Miss B. is an elderly woman, a descendent of an Acadian - that is, one of the French settlers that lived in the northern part of Nova Scotia until the British removed them, put them on ships and sent them down the Atlantic coast of America. They resettled in Louisiana, and from Acadia, we get Cajun, the music and the food. Miss B's forebears came back to Nova Scotia and settled on the Bay of Fundy coast. She's a midwife - of the old fashioned kind. She has lots of old fashioned remedies, she brings babies into the world, she nurses sick people and brings them back to health if she can. And she is close friends with Dora, who at the beginning of the book is a young child, and by the end is a midwife herself, a widow at 19, and with an adopted child. Miss B. has taught Dora everything she knows, but Dora is not sure she wants this kind of responsibility. Like witches of folklore, everyone loves a midwife until something goes wrong, and then she's spurned.

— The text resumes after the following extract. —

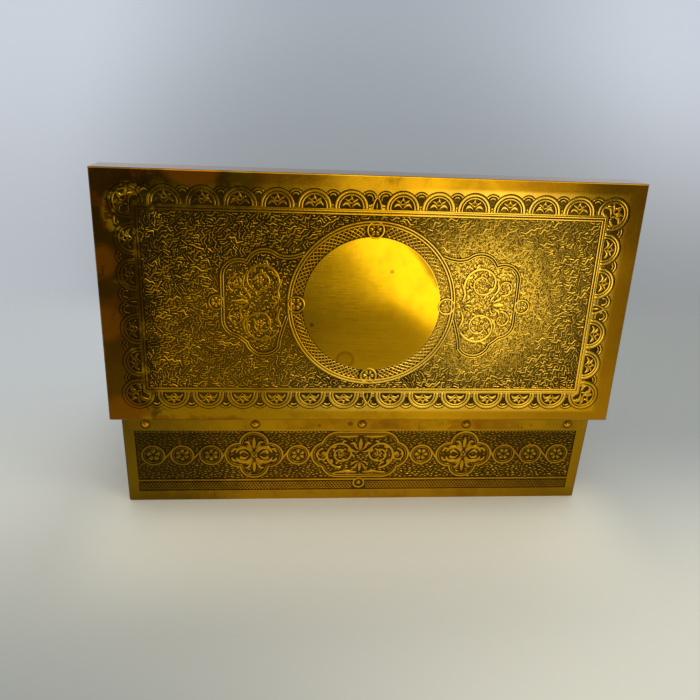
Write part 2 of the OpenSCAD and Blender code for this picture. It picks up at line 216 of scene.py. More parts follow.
def walked(path, step):
    """Points along a path, about step apart."""
    made = []
    for a, b in zip(path, path[1:]):
        du, dv = b[0] - a[0], b[1] - a[1]
        count = max(1, math.ceil(math.dist(a, b) / step))
        made += [(a[0] + du * i / count, a[1] + dv * i / count) for i in range(count)]
    return made + [path[-1]]


def kept(path, wanted):
    """The stretches of a path whose points are wanted."""
    runs, run = [], []
    for point in path:
        if wanted(point):
            run.append(point)
        elif run:
            runs.append(run)
            run = []
    return [r for r in runs + [run] if len(r) > 2]


def outline_of(circles, boxes, step=2.0):
    """The outline of circles (centre, radius) and boxes (half width, half height), from its middle."""
    made = []
    for i in range(round(360 / step)):
        a = math.radians(i * step)
        du, dv = math.cos(a), math.sin(a)
        reach = 0.0
        for (u, v), r in circles:
            along = du * u + dv * v
            inside = r * r - (u * u + v * v) + along * along
            if inside > 0:
                reach = max(reach, along + math.sqrt(inside))
        for w, h in boxes:
            reach = max(reach, min(w / max(abs(du), 1e-6), h / max(abs(dv), 1e-6)))
        made.append((du * reach, dv * reach))
    return made


def medallion_line():
    w, h = MEDALLION
    lobe = h * MEDALLION_LOBE
    sides = [((s * (w - lobe), 0), lobe) for s in (-1, 1)]
    ends = [((0, s * (h - lobe)), lobe) for s in (-1, 1)]
    return outline_of(sides + ends + [((0, 0), h * 0.66)], [])


def cartouche_line():
    w, h = CARTOUCHE
    lobe = h * CARTOUCHE_LOBE
    side = w - lobe * 0.72
    r = h * 0.6
    ends = [((s * (w - lobe), 0), lobe) for s in (-1, 1)]
    corners = [((s * (side - r), t * (h - r)), r) for s in (-1, 1) for t in (-1, 1)]
    return outline_of(ends + corners, [(side - r, h), (side, h - r)])


# ---- raised work ----

# Sections of raised lines, from one foot over the crown to the other: shares of the half width
# and of the height, and whether the point lies out on the low ledge beside the line
LEDGE = 0.2
FINE = ((-1, 0, 0), (-0.7, 0.82, 0), (-0.2, 1, 0), (0.2, 1, 0), (0.7, 0.82, 0), (1, 0, 0))
BAND = ((-1, 0, -1), (-1, 0.09, -1), (-1, 0.09, 0), (-0.8, 0.9, 0), (-0.35, 1, 0),
        (0.35, 1, 0), (0.8, 0.9, 0), (1, 0.09, 0), (1, 0.09, 1), (1, 0, 1))


def leaf_width(full, tip=0.16, belly=0.4):
    """A width that swells from the stalk to full at the belly and narrows to the tip."""
    def at(share):
        bend = share ** (math.log(0.5) / math.log(belly))
        return full * max(tip, math.sin(math.pi * bend) ** 0.8)
    return at


def tapered(full, tip=0.6, run=0.12):
    """An even width that narrows near both ends."""
    def at(share):
        return full * (tip + (1 - tip) * min(1.0, share / run, (1 - share) / run))
    return at


class Relief:
    """Raised work on one panel, gathered into one mesh."""

    def __init__(self, panel, ground=None):
        self.panel = panel
        self.ground = ground
        self.points = []
        self.faces = []
        self.random = random.Random(SEED)

    def ribbon(self, path, width, crown=CROWN, closed=False, section=FINE):
        """A raised line along a path. Its width is a number or a function of the share of the way."""
        count = len(path)
        ring = len(section)
        first = len(self.points)
        lift = self.random.uniform(-UNEVEN, UNEVEN)
        if self.ground:
            full = max(width(i / 8) for i in range(9)) if callable(width) else width
            self.ground.take(path + path[:1] if closed else path, full / 2 + MARGIN)
        for i, point in enumerate(path):
            before = path[i - 1] if i or closed else point
            after = path[(i + 1) % count] if i < count - 1 or closed else point
            side, stretch = self.mitre(before, point, after)
            share = i / max(1, count - 1)
            half = (width(share) if callable(width) else width) / 2 * stretch
            top = crown(share) if callable(crown) else crown + lift
            if not closed and i in (0, count - 1):
                top -= END_DIP
            for across, up, ledge in section:
                out = FOOT + (top - FOOT) * up
                reach = half * across + LEDGE * ledge
                at = (point[0] + side[0] * reach, point[1] + side[1] * reach)
                self.points.append(self.panel.at(*at, out))
        for i in range(count if closed else count - 1):
            here = first + i * ring
            there = first + (i + 1) % count * ring
            for k in range(ring):
                n = (k + 1) % ring
                self.faces.append((here + k, here + n, there + n, there + k))
        if not closed:
            last = first + (count - 1) * ring
            ends = range(first + ring - 1, first - 1, -1), range(last, last + ring)
            self.faces += [tuple(end) for end in ends]

    @staticmethod
    def mitre(before, point, after):
        """The sideways direction at a bend, and how much wider the line is there."""
        a = Vector((point[0] - before[0], point[1] - before[1]))
        b = Vector((after[0] - point[0], after[1] - point[1]))
        a = a.normalized() if a.length > 1e-9 else b.normalized()
        b = b.normalized() if b.length > 1e-9 else a
        along = (a + b).normalized() if (a + b).length > 1e-6 else a
        return (-along.y, along.x), min(1.5, 1 / max(0.6, along.dot(a)))

    def mound(self, outline, crown=CROWN, shoulder=0.72, drop=0.1):
        """A raised shape inside a closed outline, rounded over from its shoulder."""
        count = len(outline)
        first = len(self.points)
        middle = (sum(p[0] for p in outline) / count, sum(p[1] for p in outline) / count)
        crown += self.random.uniform(-0.01, 0.01)
        turn = sum(a[0] * b[1] - b[0] * a[1] for a, b in zip(outline, outline[1:] + outline[:1]))
        outline = outline if turn > 0 else outline[::-1]
        for share, out in ((1, FOOT), (shoulder, crown - drop)):
            for u, v in outline:
                at = (middle[0] + (u - middle[0]) * share, middle[1] + (v - middle[1]) * share)
                self.points.append(self.panel.at(*at, out))
        self.points.append(self.panel.at(*middle, crown))
        for i in range(count):
            n = (i + 1) % count
            self.faces.append((first + i, first + n, first + count + n, first + count + i))
            self.faces.append((first + count + i, first + count + n, first + 2 * count))
        self.faces.append(tuple(range(first + count - 1, first - 1, -1)))

    def build(self, name, finish):
        mesh = bpy.data.meshes.new(name)
        mesh.from_pydata(self.points, [], self.faces)
        mesh.update()
        mesh.shade_smooth()
        mesh.set_sharp_from_angle(angle=math.radians(62))
        mesh.materials.append(finish.material)
        piece = added(name, mesh)
        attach(piece, self.panel.body)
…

The majority of this story has for it's background WW1. No-one Dora cares for is lost, and there is little about the war itself although there are some nice details here, including the Newfoundland socks that men on the front would barter for, as they were warmer than any other. During the course of Dora's story, the Halifax Explosion occurs. This was a huge and dreadful even in Halifax, Nova Scotia, in 1917 when 2,000 were killed, 9,000 injured, and 6,000 left homeless. The Spanish Flu is also touched upon whilst Dora is living in Boston, Mass.
Descriptions of births are explicit, but why should they not be? This is a story of rural midwifery, and the fight to make medical practitioners understand that sometimes women did know best.. From time to time an advert from a newspaper of the time is included in the book's pages, and also reports from the newspaper of deaths, perhaps murders, and of course, all the news that's fit to print. A curl up and read to the end without stopping kind of book, but anyway you choose to read it, it's a good one.